For extra brownie points, send me a picture of you riding in your current saddle. This helps me assess stuff like whether your current seat size might be too big or small for you, whether you would benefit from a different flap cut/angle/length, etc.
Critical Photo #2: Side shot of the horse, standing as square as possible.
The perfect side shot has three features:
1. Show me the whole horse, nose to tail and ear to hoof. This is really, really, really important. If I can’t see the whole horse, then I’m playing a dangerous guessing game. For example, suppose I can’t see that the horse is cocking one rear hoof because that’s not in the photo. I might incorrectly assume that the horse’s topline is more curvy than it really is. If I can see the cocked foot, I can use my imagination to visualize what the topline really looks like in a neutral position.
That said, I know this is a difficult shot to get by yourself. If you absolutely 100% cannot get someone to hold the lead rope while you take this picture, just do your best. I’m happy to look at your photos and tell you whether they’re workable.
2. The horse’s head and neck in a neutral position. This means not grazing, not looking up at the clouds, not looking at the camera.
3. The horse’s feet are square or close to it. In short, the front feet line up with each other, the back feet line up with each other, and the horse isn’t really camped out or really tucked under. It’s okay if the rear feet don’t line up perfectly, as long as I can see the whole horse.
Very-Nice-to-Have Photo #3: Horse from behind and above, showing the spine and shoulders
This photo shows me whether or not your horse is asymmetrical and gives me a feel for the shape of his shoulders. It’s also very helpful for assessing the right panel shape, and panel height, for your horse.
Stay safe when you take this shot! Stand outside the kick radius, and stand on something sturdy and level, like a mounting block. Raise your camera high enough to see the horse’s back/saddle area, not just the rump. Your horse’s head should be relatively straight, if possible.
For Overachievers Only: Optional photos to send, and only if you feel like it
1. The horse, wearing whichever saddle + pad + girth you typically use.
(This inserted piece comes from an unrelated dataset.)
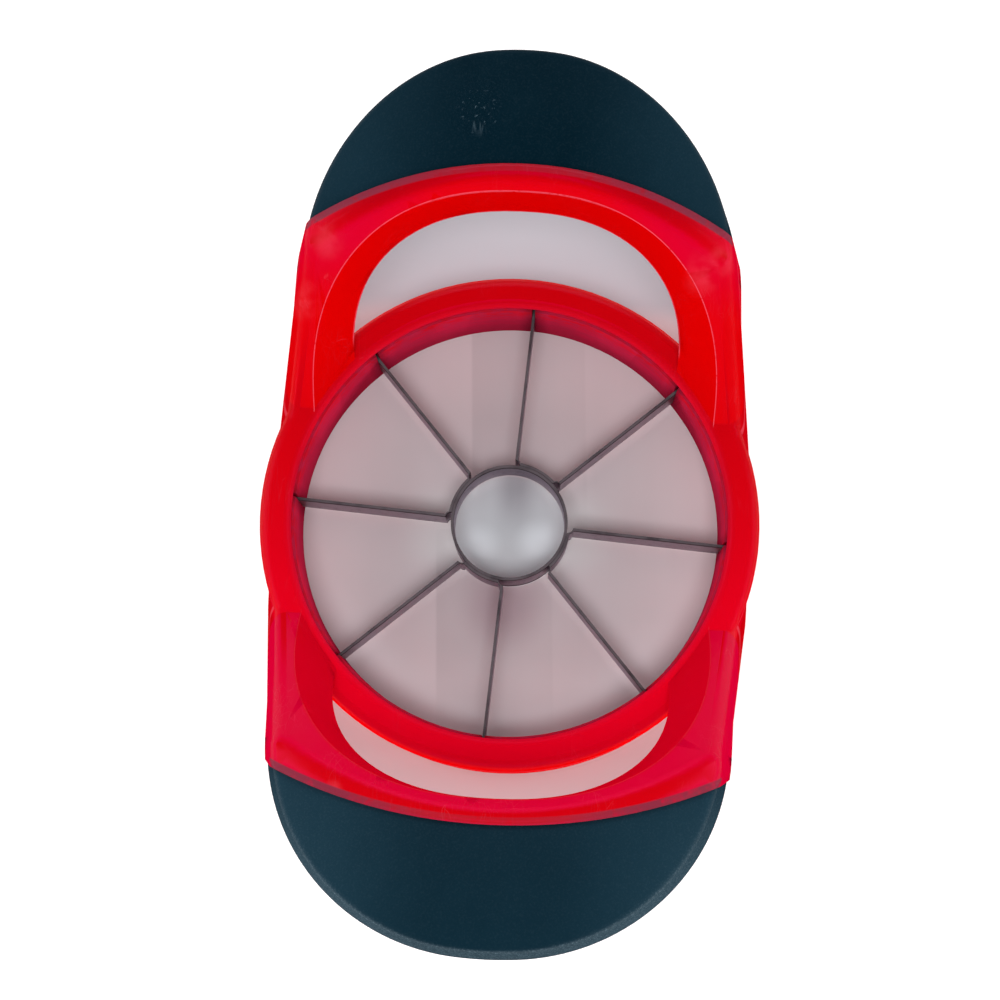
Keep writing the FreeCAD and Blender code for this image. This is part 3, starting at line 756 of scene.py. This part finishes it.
# From how steep a ray's direction the light dims overhead: 1 is straight up.
ZENITH_UP = (0.55, 0.90)

# Each lamp's name, place, sides and power in watts. All of them face the target.
LAMPS = (
    ("front_lamp", (0.0, -0.80, 0.42), (0.7, 0.3), 2.1),
    ("back_lamp", (0.0, 0.80, 0.42), (0.7, 0.3), 3.0),
    ("left_lamp", (-0.80, 0.0, 0.36), (0.7, 0.3), 3.0),
    ("right_lamp", (0.80, 0.0, 0.36), (0.7, 0.3), 3.0),
    ("top_lamp", (0.0, -0.30, 0.95), (0.5, 0.3), 4.5),
)
LAMP_TARGET = Vector((0, 0, 0.03))


def build_world():
    """Even grey light. The camera sees white, and reflections a little less, dimmer overhead."""
    world = bpy.data.worlds.new("studio")
    bpy.context.scene.world = world
    world.use_nodes = True
    tree = world.node_tree
    tree.nodes.clear()
    path = node(tree, "ShaderNodeLightPath").outputs
    direction = node(tree, "ShaderNodeTexCoord").outputs["Generated"]
    up = node(tree, "ShaderNodeSeparateXYZ", {0: direction}).outputs["Z"]
    overhead = fade(tree, up, *ZENITH_UP)
    dimmed = minus(tree, 1.0, times(tree, overhead, 1.0 - ZENITH))
    eye = path["Is Camera Ray"]
    mirror = most(tree, path["Is Glossy Ray"], path["Is Transmission Ray"])
    rest = minus(tree, 1.0, most(tree, eye, mirror))
    total = plus(tree, eye, times(tree, mirror, MIRROR_LIGHT, dimmed))
    total = plus(tree, total, times(tree, rest, WORLD_LIGHT))
    back = node(tree, "ShaderNodeBackground", {"Color": WHITE, "Strength": total}).outputs[0]
    node(tree, "ShaderNodeOutputWorld", {"Surface": back})


def softbox(name, place, sides, power):
    """A large area lamp that faces the object."""
    data = bpy.data.lights.new(name, "AREA")
    data.shape = "RECTANGLE"
    data.size, data.size_y = sides
    data.energy = power
    lamp = bpy.data.objects.new(name, data)
    lamp.location = place
    lamp.rotation_mode = "QUATERNION"
    lamp.rotation_quaternion = (Vector(place) - LAMP_TARGET).to_track_quat("Z", "Y")
    bpy.context.scene.collection.objects.link(lamp)


def build_lights():
    """All the lamps."""
    for name, place, sides, power in LAMPS:
        softbox(name, place, sides, power)


# ---------------------------------------------------------------- camera

CAMERA_LENS_MM = 61.2
CAMERA_DISTANCE = 0.3487
CAMERA_TILT = math.radians(10.08)
CAMERA_ROLL = math.radians(2.35)
CAMERA_YAW = math.radians(-1.09)
CAMERA_ASIDE = 0.0018
CAMERA_ABOVE = -0.00359


def build_camera():
    """Looks down from above the front handle."""
    turn = (
        Matrix.Rotation(CAMERA_ROLL, 3, "Z")
        @ Matrix.Rotation(CAMERA_TILT, 3, "X")
        @ Matrix.Rotation(-CAMERA_YAW, 3, "Y")
    )
    ring_top = Vector((0, 0, RING_TOP_MM * MM))
    place = ring_top + turn @ Vector((-CAMERA_ASIDE, -CAMERA_ABOVE, CAMERA_DISTANCE))
    data = bpy.data.cameras.new("camera")
    data.lens = CAMERA_LENS_MM
    camera = bpy.data.objects.new("camera", data)
    camera.matrix_world = Matrix.Translation(place) @ turn.to_4x4()
    bpy.context.scene.collection.objects.link(camera)
    bpy.context.scene.camera = camera


# ---------------------------------------------------------------- the scene

dress_all()
build_floor()
build_world()
build_lights()
build_camera()
bpy.context.scene.view_settings.view_transform = "Standard"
If you are currently riding your horse, it can be useful to see the full saddle getup that you’re currently using. This helps me assess whether there might be a much simpler fix than buying a new saddle–and sometimes there is.
2. If you’d like me to assess the fit of a current saddle, or a saddle you’ve got on trial, there’s a few more photos you should send.
- Basically the side shot I describe above, showing the entire horse, BUT this time put the saddle on the horse’s back. For this shot, don’t use any pads or girth up the saddle. Just park the saddle on the horse’s back, even if it looks goofy.
- The horse wearing JUST the saddle and no pads, showing the front of the saddle (the pommel arch and the area under the pommel arch, near the withers). You can take this by standing up by the horse’s head and holding your camera up near the horse’s neck.
- The horse wearing JUST the saddle, showing the saddle from the rear and above. Aim to be at about the same angle as you see in Photo #3 above, the photo with a big horse-butt in it. Don’t get kicked!
- Repeat the three shots I just described but this time, use your pads and girth.
- For extra extra credit, show me the saddle AFTER you’ve just ridden in it, so that I can see where it settled on the horse’s back after a ride.
Whoa, back up the truck, Jen. How come you didn’t ask for [fill in whatever photo here]?
If you want to send me more photos, I’m game. Send ’em along. But in my experience, the photos I describe above are the mission-critical photos.
Some other fitters like to see oblique shots of the shoulders, or rear shots, or shots of your handsome horse gallivanting in the field, or free-jumping shots, or blahblahblahblahblah. And it doesn’t hurt to send these to me.
But in my experience, the photos above are the million-dollar shots that give me the most valuable information.
If in doubt, go ahead and send me too many photos. I don’t mind getting photo bombed. It’s fun to see your lovely horses.